La plus grande qualité de La ville sous globe, c'est la simplicité du récit. L'intrigue très linéaire laisse toute la place à une description sensible et discrète de la vieille ville et de la planète mourante et à la psychologie des hommes et des femmes de Middletown, jetés dans un monde incompréhensible, luttant avec acharnement pour sauver quelques bribes d'un présent devenu en une seconde un passé lointain et presque inimaginable.
La plus grande qualité de Cailloux dans le ciel, c'est - fait étrange - l'humanité. Pour une fois, Asimov a écrit un bouquin qui ressemble à sa tête (bien sympathique). Humanité symbolisée par ces vers de Browning que Joseph Schwartz se récite au commencement et à la fin du livre :
« Vieillissons ensemble !
Le meilleur, encore, est à naître,
L'apogée, la raison d'être de tout ce qui a été vécu. »
Dans une littérature - la SF classique - qui se livrait volontiers au culte de la jeunesse, c'était une attachante originalité d'avoir choisi, comme Asimov, d'évoquer les charmes et les mérites de la vieillesse, à travers un bonhomme très ordinaire. Dans une littérature - la SF classique - volontiers raciste, c'était une originalité digne d'éloge d'avoir peint comme Hamilton des humanoïdes (Gor Holl, Magro) plus humains que les humains.
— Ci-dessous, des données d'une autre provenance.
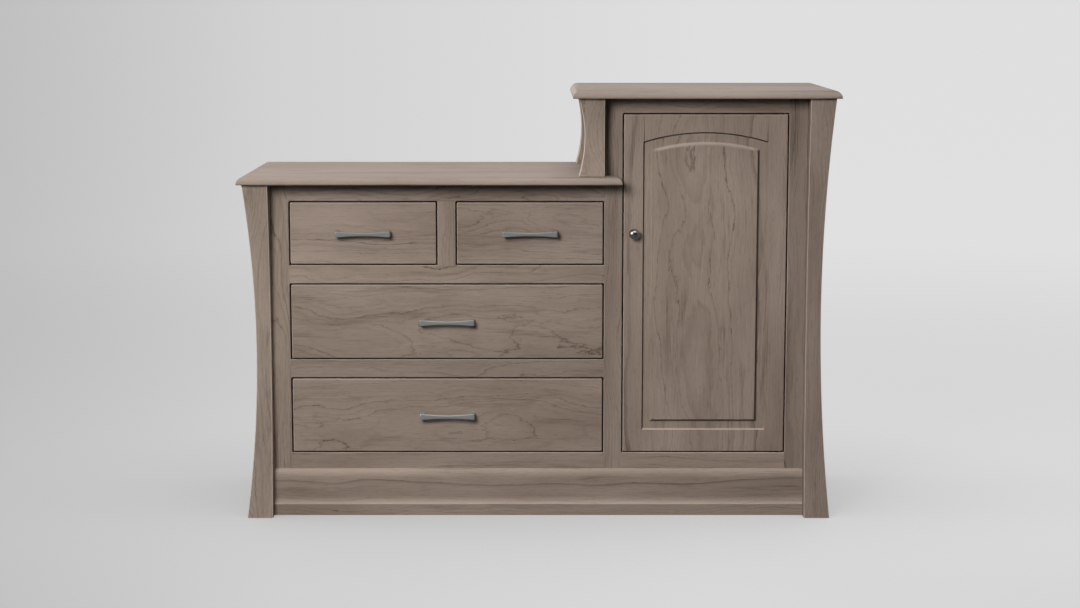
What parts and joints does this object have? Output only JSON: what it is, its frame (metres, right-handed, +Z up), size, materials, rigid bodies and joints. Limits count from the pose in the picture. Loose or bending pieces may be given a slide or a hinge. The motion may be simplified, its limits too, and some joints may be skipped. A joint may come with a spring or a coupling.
{
  "type": "dresser",
  "caption": "Split-level dresser: low bank of inset drawers beside a taller cupboard with an arched raised-panel door, on swept corner posts with a moulded base.",
  "frame": {"origin": "on the floor, at the middle of the whole width and depth", "axes": "+X to the viewer's right along the front, +Y from the front towards the wall, +Z up"},
  "size_m": [1.508, 0.5184, 1.0864],
  "materials": {
    "stained_wood": "grey-brown stain under satin lacquer, fine hardwood grain",
    "inside_wood": "clear satin lacquer on pale maple",
    "back_board": "stained plywood, matt",
    "satin_nickel": "satin nickel plate",
    "hinge_steel": "dark plated steel, satin"
  },
  "bodies": {
    "case": {"post_front_left": "stained_wood", "post_front_right": "stained_wood", "post_rear_left": "stained_wood", "post_rear_right": "stained_wood", "post_upper_front": "stained_wood", "post_upper_rear": "stained_wood", "top_low": "stained_wood", "top_tall": "stained_wood", "side_panel_left": "stained_wood", "side_panel_right": "stained_wood", "side_panel_upper": "stained_wood", "partition": "inside_wood", "inner_side": "inside_wood", "bottom_panel": "inside_wood", "drawer_shelf_lower": "inside_wood", "drawer_shelf_upper": "inside_wood", "shelf_lower": "inside_wood", "shelf_upper": "inside_wood", "centre_guide": "inside_wood", "back_panel_low": "back_board", "back_panel_tall": "back_board", "stile_left": "stained_wood", "stile_centre": "stained_wood", "stile_right": "stained_wood", "mullion": "stained_wood", "rail_top_low": "stained_wood", "rail_upper": "stained_wood", "rail_lower": "stained_wood", "rail_bottom_low": "stained_wood", "rail_top_tall": "stained_wood", "rail_bottom_tall": "stained_wood", "base_front": "stained_wood", "base_left": "stained_wood", "base_right": "stained_wood", "hinge_pin_top": "hinge_steel", "hinge_pin_bottom": "hinge_steel"},
    "drawer_top_left": {"drawer_front_top_left": "stained_wood", "drawer_box_top_left": "inside_wood", "drawer_floor_top_left": "inside_wood", "pull_top_left": "satin_nickel"},
    "drawer_top_right": {"drawer_front_top_right": "stained_wood", "drawer_box_top_right": "inside_wood", "drawer_floor_top_right": "inside_wood", "pull_top_right": "satin_nickel"},
    "drawer_middle": {"drawer_front_middle": "stained_wood", "drawer_box_middle": "inside_wood", "drawer_floor_middle": "inside_wood", "pull_middle": "satin_nickel"},
    "drawer_bottom": {"drawer_front_bottom": "stained_wood", "drawer_box_bottom": "inside_wood", "drawer_floor_bottom": "inside_wood", "pull_bottom": "satin_nickel"},
    "door": {"door_stile_left": "stained_wood", "door_stile_right": "stained_wood", "door_rail_top": "stained_wood", "door_rail_bottom": "stained_wood", "door_panel": "stained_wood", "door_knob": "satin_nickel", "hinge_leaf_top": "hinge_steel", "hinge_leaf_bottom": "hinge_steel"}
  },
  "joints": [
    {"name": "drawer_top_left_slide", "type": "slide", "parent": "case", "child": "drawer_top_left", "axis": [0, -1, 0], "range_m": [0, 0.3]},
    {"name": "drawer_top_right_slide", "type": "slide", "parent": "case", "child": "drawer_top_right", "axis": [0, -1, 0], "range_m": [0, 0.3]},
    {"name": "drawer_middle_slide", "type": "slide", "parent": "case", "child": "drawer_middle", "axis": [0, -1, 0], "range_m": [0, 0.3]},
    {"name": "drawer_bottom_slide", "type": "slide", "parent": "case", "child": "drawer_bottom", "axis": [0, -1, 0], "range_m": [0, 0.3]},
    {"name": "door_hinge", "type": "hinge", "parent": "case", "child": "door", "pos_m": [0.6207, -0.18225, 0.59295], "axis": [0, 0, 1], "range_deg": [0, 110]}
  ]
}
Je me souviens tout à coup d'une définition moitié géniale, moitié paradoxale, entendue dans je ne sais quelle spirituelle assemblée : « La science - fiction, c'est ce genre d'histoires où la Terre s'écrit toujours avec une majuscule. » Elle s'applique fort bien à ces deux excellents romans. Oui, j'aime beaucoup la spéculative fiction et la new wave, car le temps des changements est venu, mais je ne souhaite pas que la Terre perde sa majuscule dans les jeux de l'esprit.